I could have written about any number of things this week. For example, how theatrical was ice skater Yevgeny Plyushchenko's "retirement"? Why lace panties may be banned from production or import beginning July 2014, and what that means for Russian culture and politics. Or, why, according to a new poll, 60% of Americans have a negative attitude towards Russia, and why the feeling among Russians these days is pretty much mutual.
When faced with the moral compulsion to take on the serious problems of the day I often drift back in memory to my days as a student of Russian literature. This was in the 1970s and 1980s. And at that time one of the things for which I was taught to love and respect Boris Pasternak was that he withdrew. The way we learned it was that he had the courage to withdraw. He watched a lot of his collegues die, kill themselves or be killed. And he stepped back away from the edge.
True, he peered back out over the crevice again at the end of his life when he wrote and published his novel "Doctor Zhivago." By the way, "Zhivago" tells the story of a poet who backs away from the pressing issues of his time and immerses himself in personal joys and sorrows.
I'm trying to say two very different things here: 1) I am backing off the big-click topics this week and 2) I and my fellow students of Russian literature were taught not to judge people's lives. We judged what their lives produced. Mayakovsky threw himself into the maelstrom and was a great poet. Pasternak recoiled and was a great poet, too. It was Pasternak who coined a phrase that I especially love to quote: "Life is no stroll through a field."
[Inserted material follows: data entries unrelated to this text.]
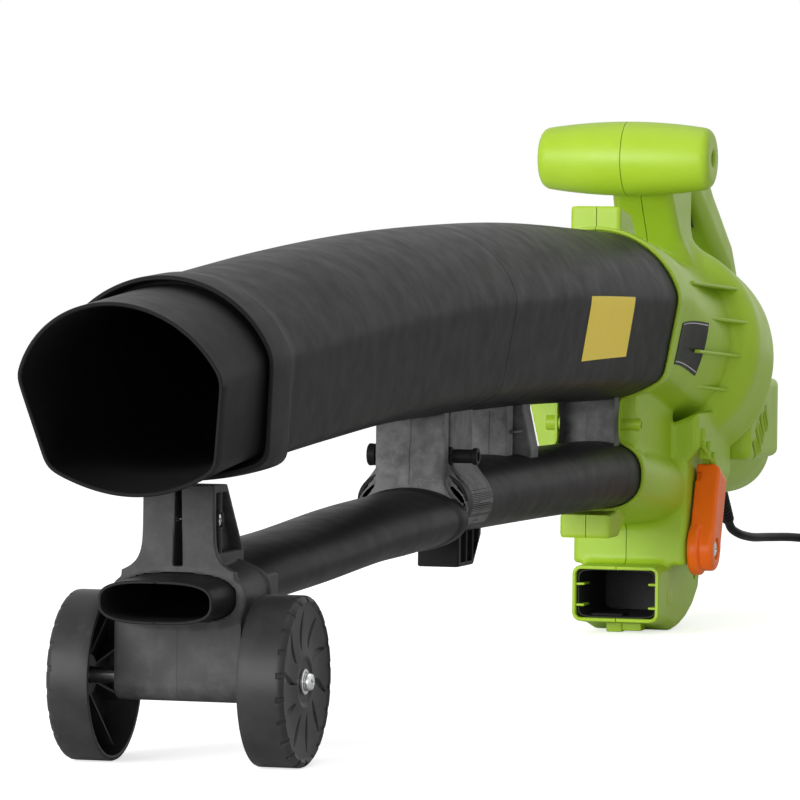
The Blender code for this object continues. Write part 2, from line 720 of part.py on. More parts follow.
def handle_volume(offset):
    outline = inset(HANDLE_OUTLINE, -offset) if offset else HANDLE_OUTLINE
    half = HANDLE_HALF + offset
    return prism(housing_outline(outline), -half, half, bevel=HANDLE_BEVEL + offset)


def box_volume(offset):
    low = (BOX_SIDES[0] - offset, at(BOX_LENGTH[0] - offset), BOX_HEIGHT[0] - offset)
    high = (BOX_SIDES[1] + offset, at(BOX_LENGTH[1] + offset), BOX_HEIGHT[1] + (4.0 * offset))
    return box(low, high)


def socket_volume(offset):
    start, end = (0.0, SOCKET_END) if offset >= 0.0 else (-0.001, SOCKET_END + 0.002)
    centre, half, height = between(BLOWER_STATIONS, 0.0)
    grow = SOCKET_WALL + GAP if offset >= 0.0 else GAP
    rings = [oval(y, centre, half + grow, height + grow) for y in (start, 0.032)]
    narrow = grow if offset >= 0.0 else grow - 0.002
    rings += [oval(y, centre, half + narrow, height + narrow) for y in (0.034, end)]
    return ring_loft(rings)


def outlet_volume(offset):
    outline = list(OUTLET_OUTLINE)
    if offset:
        outline = inset(outline, -offset)
        outline[0] = (OUTLET_OUTLINE[0][0] - 0.001, outline[0][1])
        outline[1] = (OUTLET_OUTLINE[1][0] - 0.001, outline[1][1])
    half = OUTLET_HALF + offset
    return prism(housing_outline(outline), -half, half)


def neck_volume(offset):
    low = (-NECK_HALF - offset, at(NECK_SETBACK - offset), NECK_HEIGHT[0] - offset)
    high = (NECK_HALF + offset, at(NECK_REAR + offset), NECK_HEIGHT[1] + offset)
    return box(low, high)


def gusset(height, drop, side):
    """One plate from the adaptor's flank to the drum's front face, lower at the rear."""
    reach = math.sqrt((DRUM_RADIUS - 0.006) ** 2 - (height - drop - FAN_CENTRE[1]) ** 2)
    front, rear = GUSSET_REACH
    inner = 0.030
    rings = []
    for lift in (-0.5 * GUSSET_THICKNESS, 0.5 * GUSSET_THICKNESS):
        corners = ((inner, front, 0.0), (0.052, front, 0.0), (reach, rear, drop), (inner, rear, drop))
        rings.append([(side * x, at(y), height - down + lift) for x, y, down in corners])
    return ring_loft(rings)


def make_housing():
    volumes = (drum_volume, adaptor_volume, hood_volume, column_volume, handle_volume, grip_volume,
               box_volume, socket_volume, outlet_volume, neck_volume)
    outer = [volume(0.0) for volume in volumes]
    outer += [gusset(height, drop, side) for height, drop in GUSSET_HEIGHTS for side in (-1.0, 1.0)]
    outer.append(prism(housing_outline(TOP_HOOK), -HOOK_HALF, HOOK_HALF))
    outer.append(prism(housing_outline(LOW_HOOK), -HOOK_HALF, HOOK_HALF))
    rim = suction_ring(0.0, LIP)
    outer.append(ring_loft([[(x, at(y), z) for x, _, z in rim] for y in LIP_SPAN]))
    outer.append(box((-TAB[2], at(TAB[0]), 0.0), (TAB[2], at(TAB[1]), TAB_TOP)))
    outer.append(rod_x(NECK_BOSS_RADIUS, *NECK_BOSS, at(NECK_SCREW[0]), NECK_SCREW[1]))
    shell = union(outer, SHELL_SOLVER)

    hollow = [volume(-SHELL_WALL) for volume in volumes]
    throat_half = OUTLET_HALF - SHELL_WALL
    front, rear, low, high = THROAT
    hollow.append(box((-throat_half, at(front), low), (throat_half, at(rear), high)))
    cavity = union(hollow, SHELL_SOLVER)
    posts = [rod_x(POST_RADIUS, -POST_REACH, POST_REACH, at(y), z) for name, y, z, _ in SCREW_POSTS
             if name != "neck"]
    cavity = cut(cavity, *posts, solver=SHELL_SOLVER)
    cutters = [cavity]
    for _, y, z, seat in SCREW_POSTS:
        cutters.append(rod_x(POST_SCREW_RADIUS + GAP, POST_TIP - seat, seat + 0.001, at(y), z))
        cutters.append(rod_x(POST_HEAD_RADIUS + GAP, seat, POST_REACH, at(y), z))
    cutters += [louvre(y, z, side) for y, z in LOUVRES for side in (-1.0, 1.0)]
    cutters.append(relief_cutter())
    cutters.append(trigger_slot())
    cutters.append(rod_x(FLAP_SHAFT_RADIUS + GAP, BOX_SIDES[0] - 0.001, BOX_SIDES[1] + 0.001,
                         at(LEVER_AXIS[0]), LEVER_AXIS[1], count=24))
    shell = cut(shell, *cutters, solver=SHELL_SOLVER)
    split(shell, "housing", "green_plastic")


def louvre(y, z, side):
    """A slanted slot through the hood's flank, leaning down to the rear."""
    lean = Matrix.Translation((0.0, at(y), z)) @ Matrix.Rotation(math.radians(LOUVRE_LEAN), 4, "X")
    low, high = sorted(side * reach for reach in LOUVRE_REACH)
    half_long, half_wide = 0.5 * LOUVRE_LENGTH, 0.5 * LOUVRE_WIDTH
    return box((low, -half_wide, -half_long), (high, half_wide, half_long), matrix=lean)


def relief_frame():
    """Local Z runs out along the strain relief."""
    start = Vector((0.0, at(RELIEF_START[0]), RELIEF_START[1]))
    run = Vector((0.0, at(RELIEF_TIP[0]), RELIEF_TIP[1])) - start
    turn = run.to_track_quat("Z", "Y").to_matrix().to_4x4()
    return Matrix.Translation(start) @ turn, run.length


def relief_cutter():
    frame, _ = relief_frame()
    return turned(((-0.016, RELIEF_BORE), (0.020, RELIEF_BORE)), matrix=frame, count=20)


def slope(u, v):
    """A point in the handle's underside frame as (distance, height)."""
    start, end = Vector(SLOPE_START), Vector(SLOPE_END)
    run = (end - start).normalized()
    up = Vector((-run.y, run.x))
    point = start + run * u + up * v
    return at(point.x), point.y


def slope_prism(outline, half, name="volume", bevel=0.0):
    return prism([slope(u, v) for u, v in outline], -half, half, name, bevel)


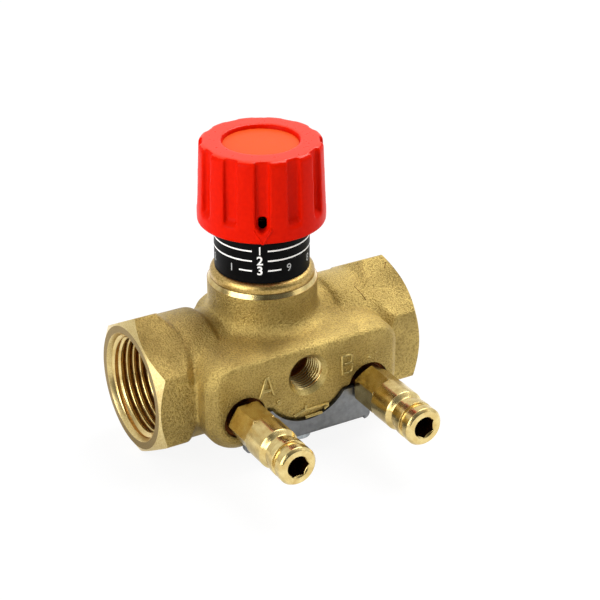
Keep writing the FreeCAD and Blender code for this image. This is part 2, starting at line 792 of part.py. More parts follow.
# Dial cap: a low dome pressed into the recess
cap = new_body("cap", (mid, 0, 0))
cap_foot = s.wheel_top - s.dial_depth + s.seat_gap
cap_radius = s.dial_radius - s.seat_gap
cap_edge = s.wheel_top - s.cap_inset
dome_radius = (cap_radius * cap_radius + s.cap_rise * s.cap_rise) / (s.cap_rise * 2)
revolve(cap, "cap_shape", [
    (0, cap_foot),
    (cap_radius, cap_foot),
    (cap_radius, cap_edge, dome_radius, "left"),
    (0, cap_edge + s.cap_rise),
])
label(cap, "knob_cap")

# The screw under the cap holds the handwheel on its spindle
knob_screw = new_body("knob_fastener", (mid, 0, 0))
knob_screw_top = s.wheel_top - s.dial_depth
shank_radius = s.stem_bore_radius - s.seat_gap
revolve(knob_screw, "knob_fastener_shape", [
    (0, knob_screw_top - s.knob_screw_length),
    (shank_radius - 0.4, knob_screw_top - s.knob_screw_length),
    (shank_radius, knob_screw_top - s.knob_screw_length + 0.4),
    (shank_radius, screw_pocket_floor + s.seat_gap),
    (s.knob_screw_head_radius, screw_pocket_floor + s.seat_gap),
    (s.knob_screw_head_radius, knob_screw_top),
    (0, knob_screw_top),
])
label(knob_screw, "knob_screw")

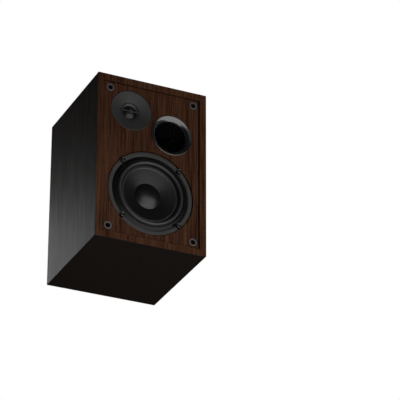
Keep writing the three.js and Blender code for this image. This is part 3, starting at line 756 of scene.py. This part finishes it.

That's an extraordinarily Russian-sounding phrase to me, with its simplicity, its inherent wisdom, and, not least of all, its implicit visual image — a beautiful, rolling field of grass or wheat that may well bordered on all sides by thick, dark even foreboding woods.
Teatr.doc, where this photo was taken during the Lyubimovka festival in September, is not the only Moscow theater with a dedicated audience.
"What makes people what they are?" is a question that makes sense to me. Not "why aren't people something else?" "Why don't they do differently?" and surely not the abominable "Why aren't they more like me?"
For weeks now I've been looking for a reason to write about Russian tenacity, a quality I deeply admire. In a very short period I saw three productions that ran way "too" long without intermissions. You see something like that once and you consider it an aberration. When it happens three times in barely over a month, you realize there must be a method to the madness.
For the record the shows were "Hamlet" (three and a half hours) and "Dead Souls" (two hours, fifty minutes) at the Gogol Center, and "Hamlet/Collage" (two hours, 45 minutes) at the Theater of Nations. They were not like other long shows I have seen in the past — for example, Robert Wilson's four-and-a-half-hour "Civil Wars" or Ivo van Hove's six-hour "Roman Tragedies," both of which allowed for audience members to leave and come back again whenever they wished. No, these were sit-down-and-stick-with-it shows.
I have been among audiences — not Russian — that grumbled when a show passed 60 minutes without a break. I often think of them when routinely watching three-and-a-half hour shows with a single intermission. But three hours or more with no break? That says something about people and the way they live.
Russians are hungry for experience and for knowledge and they are willing to "pay" for it with their time and attention.
Let's consider it simple good fortune that, as I paused a moment while writing this piece, I went onto Facebook for a mindless respite. And there, almost as a gift wrapped with a bow, I found a brand new post by the ever interesting Pavel Rudnev, one of the most thoughtful commentators on Russian theater and culture today. He told about attending a lecture on Pushkin by the Russian poet Olga Sedakova and how the large crowd was inspired by the topic and the formal, but direct, manner of communication.
"There were a lot of people there and it was wonderful," Rudnev wrote. "Everyone listened and took [the lecture] to heart. People miss this kind of communication terribly. Sedakova offers a high level of intellect that is erased in the structure of contemporary media, a voice that these days is not heard unless you make a special effort to hear it."
Rudnev's comments evoked a response from St. Petersburg critic and educator Nikolai Pesochinsky that I think is every bit as germaine to my topic. "It's important that there's no reason to be too condescending with spectators or listeners. They are smarter and more tolerant than is generally considered," he noted.
Yes. This has always amazed and inspired me. The audiences I encounter in Russia are, indeed, smart and tolerant. They come into the hall with a rich understanding that life is not merely a matter of crossing fields.
I'm not painting fairy tales here. I've also seen rude, intolerant audiences shouting out loud at shows they don't like, before getting up and leaving demonstrably.
But it all emanates from the same source — a deep curiosity and a passion for something of meaning. Of all the worthwhile places I can think of being, one of the best is to be among an audience of Russians being pushed too far. It's a great place to withdraw to.